Mapping the harbour floor
To define the level of the sea bed and the material below it, Sydney Metro’s experts used:
- aerial images of Sydney Harbour from the 1940s
- geophysical surveys from the 1970s
- the boreholes drilled for the first Sydney Harbour Tunnel, built in the 1980s
- sonar and other geophysical scans
- targeted borehole drilling, using two barges on the harbour – 22 boreholes drilled up to 80 metres deep to sample rock conditions as well as another 30 probes to classify the sediment sitting above the rock on the seabed.
Sydney Harbour 20,000 years ago
A picture has emerged of an ancient landscape. Sydney Harbour was most likely a vegetated valley with a small river running through it, about the size of the present-day Lane Cove or Woronora rivers. This freshwater river, about 50 metres below the current sea level, ran from its source at the headwaters of what is now the Parramatta River. It then flowed out towards Sydney Heads and the ancient coastline – which was about 25 kilometres further east than today.
The drilling work has resulted in a new map of the bottom of Sydney Harbour – revealing the rock level under this section of the harbour, west of the Sydney Harbour Bridge, is about 21 metres deeper than previously mapped.
One of the big engineering challenges of delivering Sydney Metro through the city was how to get under the harbour.
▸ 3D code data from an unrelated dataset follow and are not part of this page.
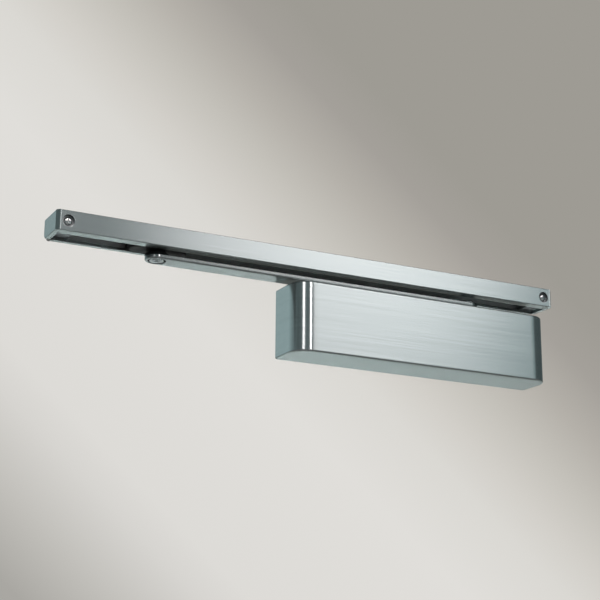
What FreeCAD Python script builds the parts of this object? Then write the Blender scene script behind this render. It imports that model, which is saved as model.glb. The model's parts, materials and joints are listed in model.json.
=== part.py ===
import FreeCAD, Part
import math
import os

# Slide arm door closer: a closer unit for the door leaf, its straight arm and the guide rail for the frame.
# Sizes are in millimetres. X runs along the door with the hinges at +X, Y runs back into the door and
# Z points up. The origin lies on the door's face, behind the middle of the closer unit.

# Cover
cover_length = 238.8
cover_height = 56.4
cover_depth = 37.4
cover_wall = 1.2
cover_corner = 15.4
cover_edge = 1.4
cover_least_inner_edge = 0.1
catch_height = 0.9
catch_width = 1.0
catch_length = 16.0
catch_to_door = 12.0
way_in_margin = 1.5

# Spindle, cam and rollers
spindle_to_end = 48.0
spindle_to_door = 18.8
cam_height = 10.0
cam_seat_radius = 10.8
cam_lift = 8.8
cam_points_per_flank = 14
roller_radius = 5.0
roller_pin_radius = 2.3
cheek_wall = 2.0
neck_radius = 6.0
journal_radius = 8.0
square_size = 9.0
square_start_above_cover = 2.7
spindle_thread_radius = 3.0
spindle_thread_depth = 15.0
spindle_thread_margin = 2.0

# Closer body
flange_inset = 7.4
flange_inset_z = 4.2
flange_thickness = 6.0
flange_corner = 6.0
barrel_inset_left = 12.0
barrel_inset_right = 14.0
bore_radius = 13.0
barrel_wall = 3.3
boss_wall = 1.9
boss_inset = 1.7
bearing_radius = 11.0
fixing_inset_x = 6.0
fixing_inset_z = 8.0
fixing_hole_radius = 2.75
valve_block_length = 36.0
valve_block_depth = 13.0
valve_to_door = 6.5
valve_edge = 5.5
valve_radius = 2.5
valve_length = 24.0
valve_slot_width = 0.9
valve_slot_depth = 1.4
valve_head_inset = 0.5
valve_needle_length = 6.0
valve_needle_tip = 0.6
valve_ring_thickness = 1.0
valve_ring_inset = 5.5

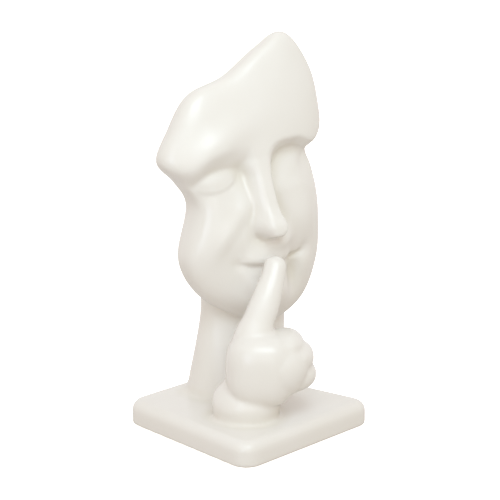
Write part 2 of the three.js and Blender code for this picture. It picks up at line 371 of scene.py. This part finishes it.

This geological work indicates tunnel boring machine technology is the best way to tunnel under the harbour.
Relics of the past
Ancient shells from under Sydney Harbour
Ancient wormhole secretions uncovered
Shells uncovered from geotechinal work on the harbour
Shells have not seen daylight for 20,000 years.
These shells and wormhole secretions lay undisturbed for about 20,000 years. Drilling work revealed them about 38 metres below the surface, with layers of charcoal and timber another 14 metres below. These are about 50,000 years old and the product of ancient bushfires.